> **What this task involves**: Your task is to copy every line of this material exactly.
# START OF Supplied information
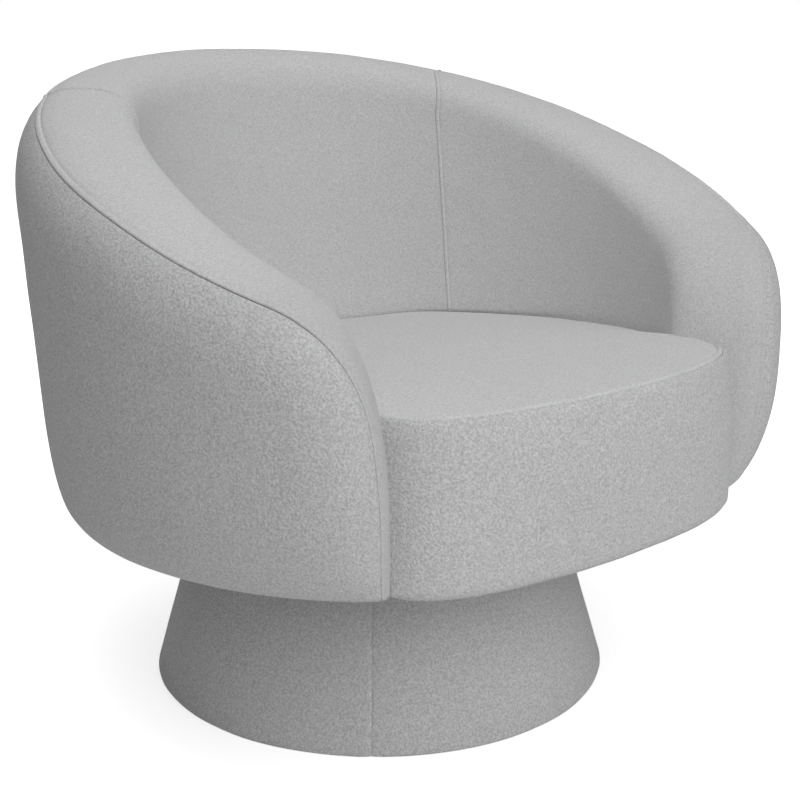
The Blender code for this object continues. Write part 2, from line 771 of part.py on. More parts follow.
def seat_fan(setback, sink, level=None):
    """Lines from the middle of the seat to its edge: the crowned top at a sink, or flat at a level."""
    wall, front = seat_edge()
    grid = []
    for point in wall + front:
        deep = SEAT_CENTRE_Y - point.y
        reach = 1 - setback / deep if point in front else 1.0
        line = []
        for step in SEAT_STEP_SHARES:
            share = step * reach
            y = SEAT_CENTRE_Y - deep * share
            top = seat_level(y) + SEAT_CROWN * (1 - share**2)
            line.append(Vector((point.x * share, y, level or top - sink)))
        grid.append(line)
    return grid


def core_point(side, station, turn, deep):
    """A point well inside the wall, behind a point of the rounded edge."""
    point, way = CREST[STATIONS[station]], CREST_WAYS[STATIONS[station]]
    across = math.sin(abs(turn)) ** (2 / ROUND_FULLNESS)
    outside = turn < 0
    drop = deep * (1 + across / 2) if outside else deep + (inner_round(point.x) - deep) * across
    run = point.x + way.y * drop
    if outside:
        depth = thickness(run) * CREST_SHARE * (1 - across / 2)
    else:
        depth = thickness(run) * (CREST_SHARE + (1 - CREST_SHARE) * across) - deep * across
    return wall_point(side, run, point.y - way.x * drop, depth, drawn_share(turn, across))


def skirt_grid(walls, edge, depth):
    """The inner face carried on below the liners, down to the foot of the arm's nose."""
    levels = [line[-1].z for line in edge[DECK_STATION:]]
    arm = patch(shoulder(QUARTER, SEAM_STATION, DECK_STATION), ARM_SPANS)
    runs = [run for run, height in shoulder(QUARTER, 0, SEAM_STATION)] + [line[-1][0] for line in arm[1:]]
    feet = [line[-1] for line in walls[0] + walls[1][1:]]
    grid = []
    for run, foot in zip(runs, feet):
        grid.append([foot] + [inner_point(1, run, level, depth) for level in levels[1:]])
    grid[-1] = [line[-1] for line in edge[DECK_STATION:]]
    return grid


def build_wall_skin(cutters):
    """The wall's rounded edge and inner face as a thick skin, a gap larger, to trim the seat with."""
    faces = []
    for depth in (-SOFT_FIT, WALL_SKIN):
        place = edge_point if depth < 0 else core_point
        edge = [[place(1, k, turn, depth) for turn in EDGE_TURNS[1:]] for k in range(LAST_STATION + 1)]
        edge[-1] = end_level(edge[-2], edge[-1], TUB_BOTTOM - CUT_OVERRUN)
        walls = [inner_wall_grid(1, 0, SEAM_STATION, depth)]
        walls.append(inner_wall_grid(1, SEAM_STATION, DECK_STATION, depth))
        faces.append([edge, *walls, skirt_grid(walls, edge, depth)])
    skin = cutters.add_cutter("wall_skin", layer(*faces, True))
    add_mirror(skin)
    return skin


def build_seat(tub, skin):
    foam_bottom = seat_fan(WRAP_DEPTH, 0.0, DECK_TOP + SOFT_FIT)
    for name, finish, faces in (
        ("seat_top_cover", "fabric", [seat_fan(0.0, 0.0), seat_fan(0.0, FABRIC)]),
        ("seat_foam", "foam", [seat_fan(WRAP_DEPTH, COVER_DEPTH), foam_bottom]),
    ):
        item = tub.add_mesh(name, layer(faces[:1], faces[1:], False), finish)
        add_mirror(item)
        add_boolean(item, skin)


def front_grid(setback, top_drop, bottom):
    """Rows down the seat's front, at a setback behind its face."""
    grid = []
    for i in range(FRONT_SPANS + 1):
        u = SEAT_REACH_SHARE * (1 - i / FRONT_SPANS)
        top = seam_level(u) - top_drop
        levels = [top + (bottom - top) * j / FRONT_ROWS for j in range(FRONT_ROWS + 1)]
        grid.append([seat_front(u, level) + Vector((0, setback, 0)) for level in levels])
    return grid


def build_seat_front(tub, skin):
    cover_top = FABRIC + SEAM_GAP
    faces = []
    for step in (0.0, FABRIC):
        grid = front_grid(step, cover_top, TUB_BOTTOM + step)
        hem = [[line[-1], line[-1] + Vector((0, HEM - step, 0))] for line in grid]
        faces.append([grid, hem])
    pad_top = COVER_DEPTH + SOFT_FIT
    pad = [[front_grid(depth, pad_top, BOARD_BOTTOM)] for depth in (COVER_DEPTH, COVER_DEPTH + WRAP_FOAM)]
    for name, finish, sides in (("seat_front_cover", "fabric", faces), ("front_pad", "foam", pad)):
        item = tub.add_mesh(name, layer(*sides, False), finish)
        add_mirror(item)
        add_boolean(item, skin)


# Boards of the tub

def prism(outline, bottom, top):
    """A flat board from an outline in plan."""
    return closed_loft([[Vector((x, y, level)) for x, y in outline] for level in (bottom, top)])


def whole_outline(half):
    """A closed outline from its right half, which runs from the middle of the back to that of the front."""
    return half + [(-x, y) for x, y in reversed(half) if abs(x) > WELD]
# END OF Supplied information
> **Solution to the problem**:
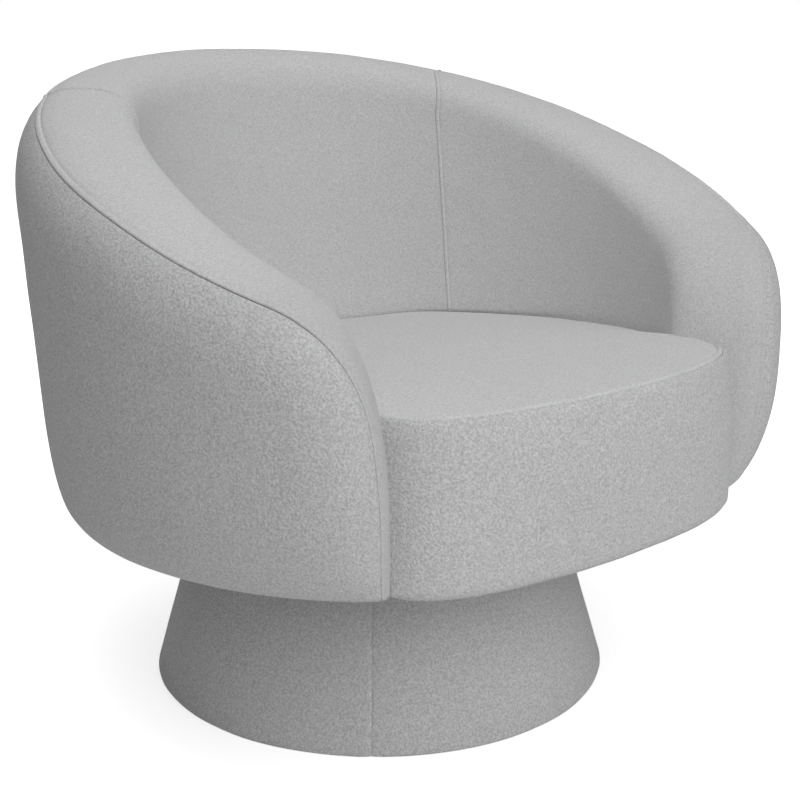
The Blender code for this object continues. Write part 2, from line 771 of part.py on. More parts follow.
def seat_fan(setback, sink, level=None):
    """Lines from the middle of the seat to its edge: the crowned top at a sink, or flat at a level."""
    wall, front = seat_edge()
    grid = []
    for point in wall + front:
        deep = SEAT_CENTRE_Y - point.y
        reach = 1 - setback / deep if point in front else 1.0
        line = []
        for step in SEAT_STEP_SHARES:
            share = step * reach
            y = SEAT_CENTRE_Y - deep * share
            top = seat_level(y) + SEAT_CROWN * (1 - share**2)
            line.append(Vector((point.x * share, y, level or top - sink)))
        grid.append(line)
    return grid


def core_point(side, station, turn, deep):
    """A point well inside the wall, behind a point of the rounded edge."""
    point, way = CREST[STATIONS[station]], CREST_WAYS[STATIONS[station]]
    across = math.sin(abs(turn)) ** (2 / ROUND_FULLNESS)
    outside = turn < 0
    drop = deep * (1 + across / 2) if outside else deep + (inner_round(point.x) - deep) * across
    run = point.x + way.y * drop
    if outside:
        depth = thickness(run) * CREST_SHARE * (1 - across / 2)
    else:
        depth = thickness(run) * (CREST_SHARE + (1 - CREST_SHARE) * across) - deep * across
    return wall_point(side, run, point.y - way.x * drop, depth, drawn_share(turn, across))


def skirt_grid(walls, edge, depth):
    """The inner face carried on below the liners, down to the foot of the arm's nose."""
    levels = [line[-1].z for line in edge[DECK_STATION:]]
    arm = patch(shoulder(QUARTER, SEAM_STATION, DECK_STATION), ARM_SPANS)
    runs = [run for run, height in shoulder(QUARTER, 0, SEAM_STATION)] + [line[-1][0] for line in arm[1:]]
    feet = [line[-1] for line in walls[0] + walls[1][1:]]
    grid = []
    for run, foot in zip(runs, feet):
        grid.append([foot] + [inner_point(1, run, level, depth) for level in levels[1:]])
    grid[-1] = [line[-1] for line in edge[DECK_STATION:]]
    return grid


def build_wall_skin(cutters):
    """The wall's rounded edge and inner face as a thick skin, a gap larger, to trim the seat with."""
    faces = []
    for depth in (-SOFT_FIT, WALL_SKIN):
        place = edge_point if depth < 0 else core_point
        edge = [[place(1, k, turn, depth) for turn in EDGE_TURNS[1:]] for k in range(LAST_STATION + 1)]
        edge[-1] = end_level(edge[-2], edge[-1], TUB_BOTTOM - CUT_OVERRUN)
        walls = [inner_wall_grid(1, 0, SEAM_STATION, depth)]
        walls.append(inner_wall_grid(1, SEAM_STATION, DECK_STATION, depth))
        faces.append([edge, *walls, skirt_grid(walls, edge, depth)])
    skin = cutters.add_cutter("wall_skin", layer(*faces, True))
    add_mirror(skin)
    return skin


def build_seat(tub, skin):
    foam_bottom = seat_fan(WRAP_DEPTH, 0.0, DECK_TOP + SOFT_FIT)
    for name, finish, faces in (
        ("seat_top_cover", "fabric", [seat_fan(0.0, 0.0), seat_fan(0.0, FABRIC)]),
        ("seat_foam", "foam", [seat_fan(WRAP_DEPTH, COVER_DEPTH), foam_bottom]),
    ):
        item = tub.add_mesh(name, layer(faces[:1], faces[1:], False), finish)
        add_mirror(item)
        add_boolean(item, skin)


def front_grid(setback, top_drop, bottom):
    """Rows down the seat's front, at a setback behind its face."""
    grid = []
    for i in range(FRONT_SPANS + 1):
        u = SEAT_REACH_SHARE * (1 - i / FRONT_SPANS)
        top = seam_level(u) - top_drop
        levels = [top + (bottom - top) * j / FRONT_ROWS for j in range(FRONT_ROWS + 1)]
        grid.append([seat_front(u, level) + Vector((0, setback, 0)) for level in levels])
    return grid


def build_seat_front(tub, skin):
    cover_top = FABRIC + SEAM_GAP
    faces = []
    for step in (0.0, FABRIC):
        grid = front_grid(step, cover_top, TUB_BOTTOM + step)
        hem = [[line[-1], line[-1] + Vector((0, HEM - step, 0))] for line in grid]
        faces.append([grid, hem])
    pad_top = COVER_DEPTH + SOFT_FIT
    pad = [[front_grid(depth, pad_top, BOARD_BOTTOM)] for depth in (COVER_DEPTH, COVER_DEPTH + WRAP_FOAM)]
    for name, finish, sides in (("seat_front_cover", "fabric", faces), ("front_pad", "foam", pad)):
        item = tub.add_mesh(name, layer(*sides, False), finish)
        add_mirror(item)
        add_boolean(item, skin)


# Boards of the tub

def prism(outline, bottom, top):
    """A flat board from an outline in plan."""
    return closed_loft([[Vector((x, y, level)) for x, y in outline] for level in (bottom, top)])


def whole_outline(half):
    """A closed outline from its right half, which runs from the middle of the back to that of the front."""
    return half + [(-x, y) for x, y in reversed(half) if abs(x) > WELD]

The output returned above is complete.